We have many software applications installed system wide as modules that are available through the command line via the module command.
Professors should create custom conda environments for their course which can be used in JupyterLab notebook or used in interactive mode (srun) or sbatch scripts on the command line.
Custom Course Applications¶
At Northeastern University instructors have a great deal of flexibility in how they use the HPC for their classroom, and this is most apparent in the use of software applications.
We encourage professors to perform local software installations via conda environments within the /courses
directory for their class.
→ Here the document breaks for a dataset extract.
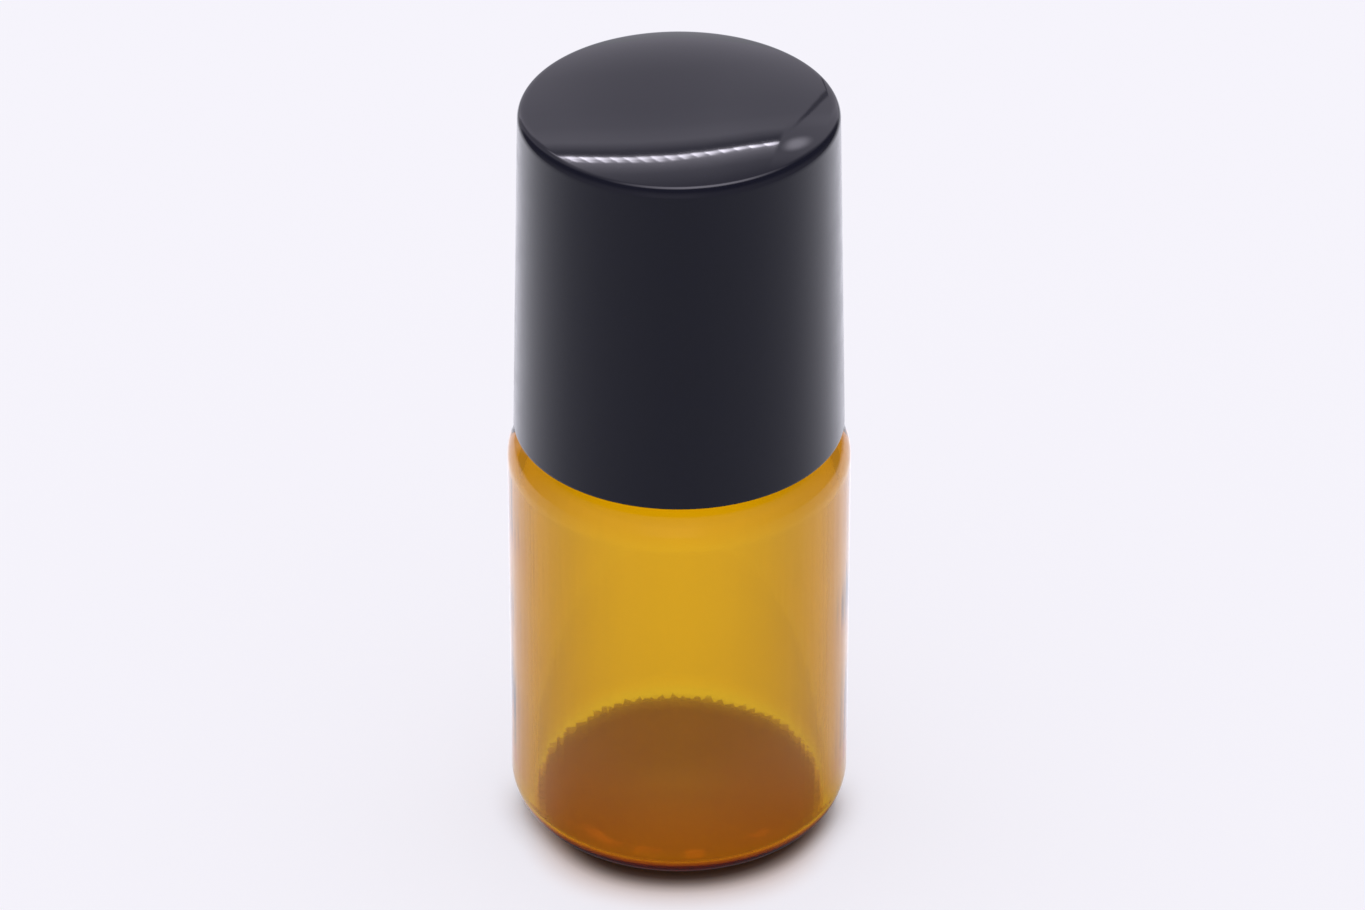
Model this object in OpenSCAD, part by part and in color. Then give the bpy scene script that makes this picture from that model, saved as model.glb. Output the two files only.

These can be used by the students to complete tutorials and homework assignments. Students can also create their own conda environments in their /courses/course.code/students/username
directory to complete their own projects. Conda environments can be used to install a variety of research software and are not only useful for coding in python.
For most courses, the instructor is able to create a shared conda environment in their /courses
directory that can provide all the necessary packages for the class.
In other cases, where specialized software is needed, please book a classroom consultation with one of the RC team members to discuss what is needed. Please allow at least one month for specialized app development and testing. In some cases we may be unable to provide the exact specifications requested. We will work with the instructor to find a suitable solution.